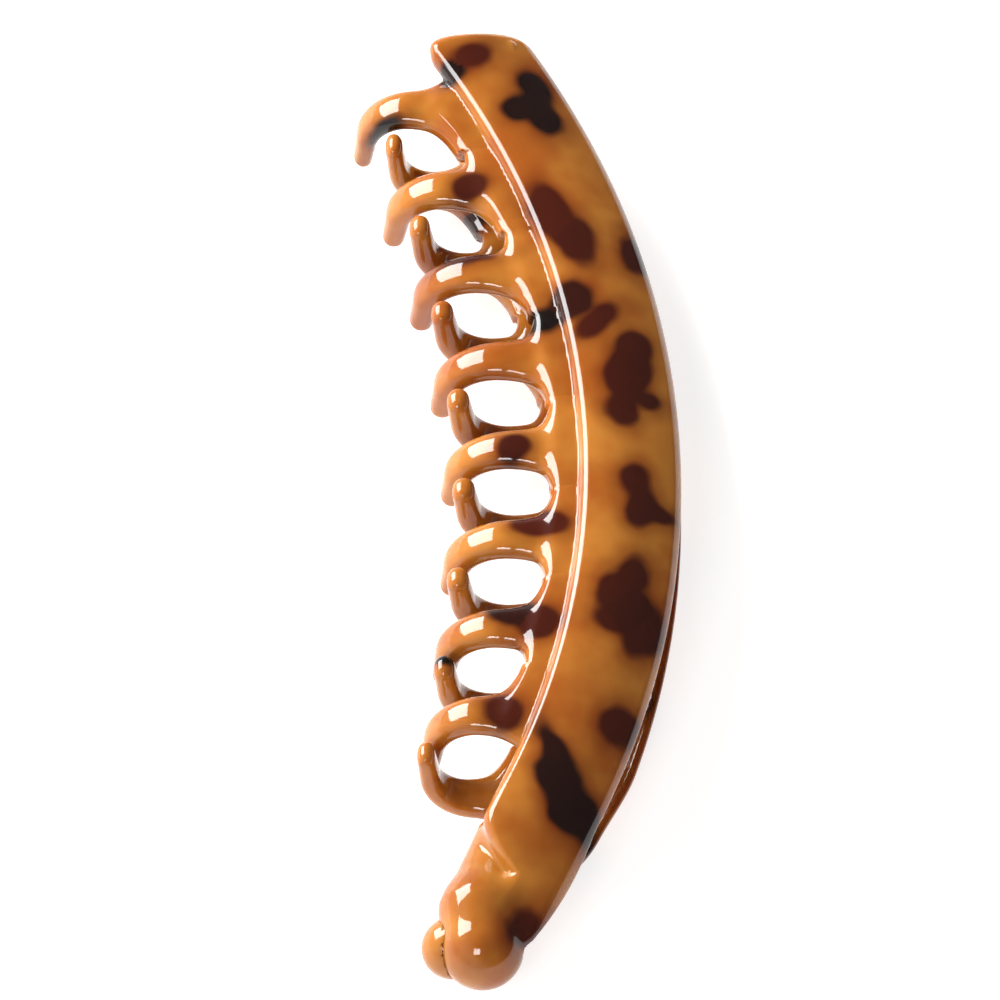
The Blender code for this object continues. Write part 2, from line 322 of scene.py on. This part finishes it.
def bore_form(points):
    from_axis = np.hypot(points[..., 1] - HINGE[1], points[..., 2] - HINGE[2])
    return np.maximum(from_axis - BORE_RADIUS, BORE_INNER_X - points[..., 0])


def comb_form(points, side, shift):
    """Shell, lip and claws of one half."""
    across, angle = plan_coordinates(points)
    height = side * (points[..., 2] - MID_HEIGHT)
    lip = lip_form(across, angle, height, shift)
    for number in range(CLAW_COUNT):
        claw_y = ARC_CENTRE[1] + RIM_RADIUS * math.sin(LAST_CLAW_ANGLE + number * CLAW_PITCH + shift)
        near = np.abs(points[..., 1] - claw_y) < CLAW_ZONE
        claw = claw_form(points[near], height[near], number, side, shift)
        lip[near] = smooth_union(lip[near], claw, CLAW_FILLET)
    return smooth_union(shell_form(points, across, angle, height, side), lip, RIM_FILLET)


def front_form(points):
    body = comb_form(points, FRONT, 0.0)
    body = smooth_union(body, front_knuckle(points), FRONT_KNUCKLE_FILLET)
    wall = clasp_block(points, *CLASP_WALL)
    ledge = clasp_block(points, *CLASP_LEDGE)
    body = smooth_union(body, smooth_union(wall, ledge, LEDGE_FILLET), WALL_FILLET)
    return smooth_cut(body, bore_form(points), BORE_EDGE)


def rear_form(points):
    body = comb_form(points, REAR, REAR_CLAW_SHIFT)
    for first, second in zip(ARM_PATH, ARM_PATH[1:]):
        start = np.array((first[0], first[1], MID_HEIGHT + first[2]))
        end = np.array((second[0], second[1], MID_HEIGHT + second[2]))
        body = smooth_union(body, tapered_rod(points, start, end, first[3], second[3]), ARM_FILLET)
    dome = np.linalg.norm(points - DOME_CENTRE, axis=-1) - DOME_RADIUS
    body = smooth_union(body, dome, DOME_FILLET)
    body = smooth_cut(body, front_knuckle(points) + KNUCKLE_OVERLAP, KNUCKLE_CUT_EDGE)
    hook = clasp_block(points, *CLASP_HOOK)
    slope = (points[..., 1] - BARB_SLOPE_START[0]) * BARB_SLOPE[0] + (
        points[..., 2] - MID_HEIGHT - BARB_SLOPE_START[1]) * BARB_SLOPE[1]
    barb = clasp_block(points, *CLASP_BARB)
    return smooth_union(body, np.minimum(hook, np.maximum(barb, slope)), HOOK_FILLET)


def skin(form, low, high):
    """Points and quads of form's surface on a grid, one point in each cell that it crosses."""
    counts = [int(math.ceil((high[i] - low[i]) / STEP)) + 1 for i in range(3)]
    axes = [low[i] + STEP * np.arange(counts[i]) for i in range(3)]
    grid = np.stack(np.meshgrid(*axes, indexing="ij"), axis=-1)
    values = form(grid)
    cells = tuple(count - 1 for count in counts)
    total = np.zeros(cells + (3,))
    crossings = np.zeros(cells, dtype=np.int32)
    edges = []
    for axis in range(3):
        others = [(axis + 1) % 3, (axis + 2) % 3]
        start = values.take(range(counts[axis] - 1), axis)
        end = values.take(range(1, counts[axis]), axis)
        crossed = (start < 0) != (end < 0)
        share = np.where(crossed, start / np.where(crossed, start - end, 1.0), 0.0)
        edges.append((axis, others, crossed, start < 0))
        for first in (0, 1):
            for second in (0, 1):
                window = [slice(None)] * 3
                window[others[0]] = slice(first, first + cells[others[0]])
                window[others[1]] = slice(second, second + cells[others[1]])
                here = crossed[tuple(window)]
                crossings += here
                total[..., axis] += np.where(here, share[tuple(window)], 0.0)
                total[..., others[0]] += here * first
                total[..., others[1]] += here * second
    used = np.argwhere(crossings > 0)
    index = np.full(cells, -1)
    index[tuple(used.T)] = np.arange(len(used))
    points = np.array(low) + STEP * (used + total[tuple(used.T)] / crossings[tuple(used.T)][:, None])
    quads = [quads_round(index, *edge) for edge in edges]
    return points, np.concatenate(quads)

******

» GIVEN PROBLEM: Return the lines above precisely as they appear, beginning at the first line and ending at the line with "return np.maximum(from_axis - BORE_RADIUS, BORE_INNER_X", and nothing after it.

» THE RESPONSE:
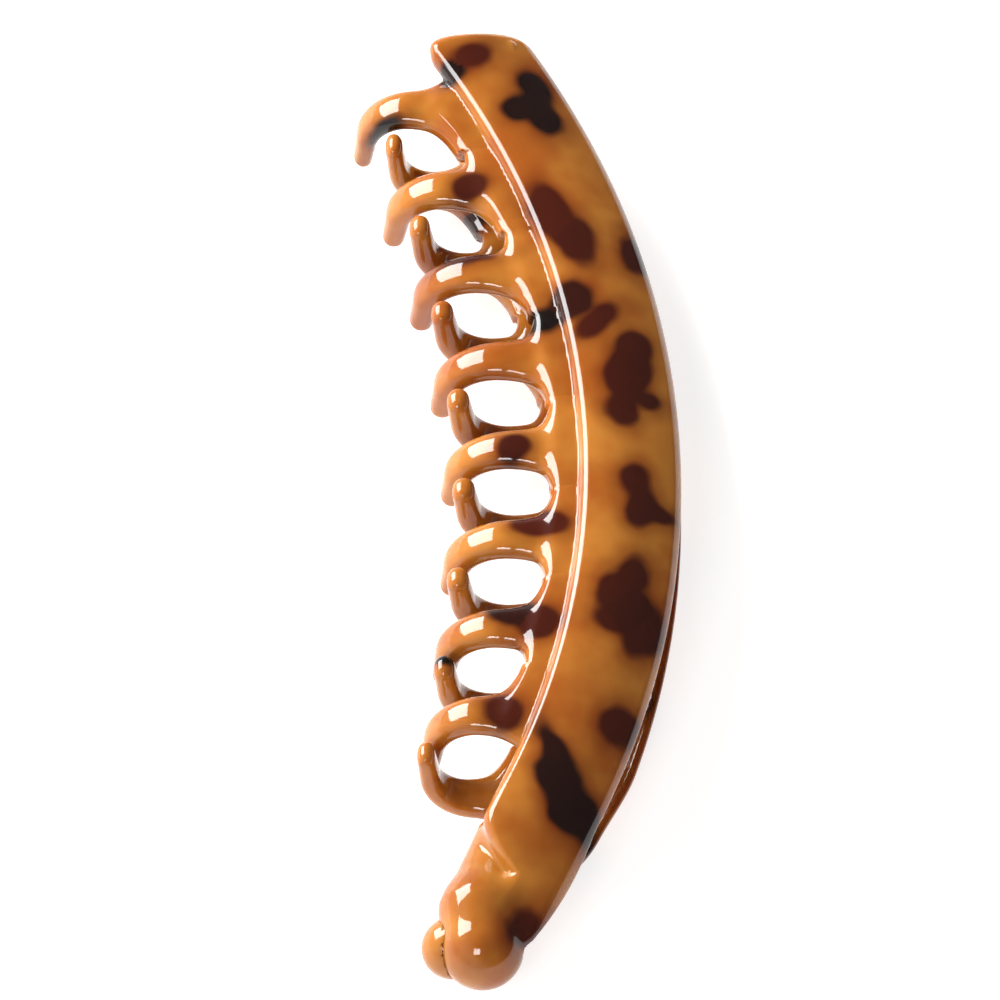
The Blender code for this object continues. Write part 2, from line 322 of scene.py on. This part finishes it.
def bore_form(points):
    from_axis = np.hypot(points[..., 1] - HINGE[1], points[..., 2] - HINGE[2])
    return np.maximum(from_axis - BORE_RADIUS, BORE_INNER_X - points[..., 0])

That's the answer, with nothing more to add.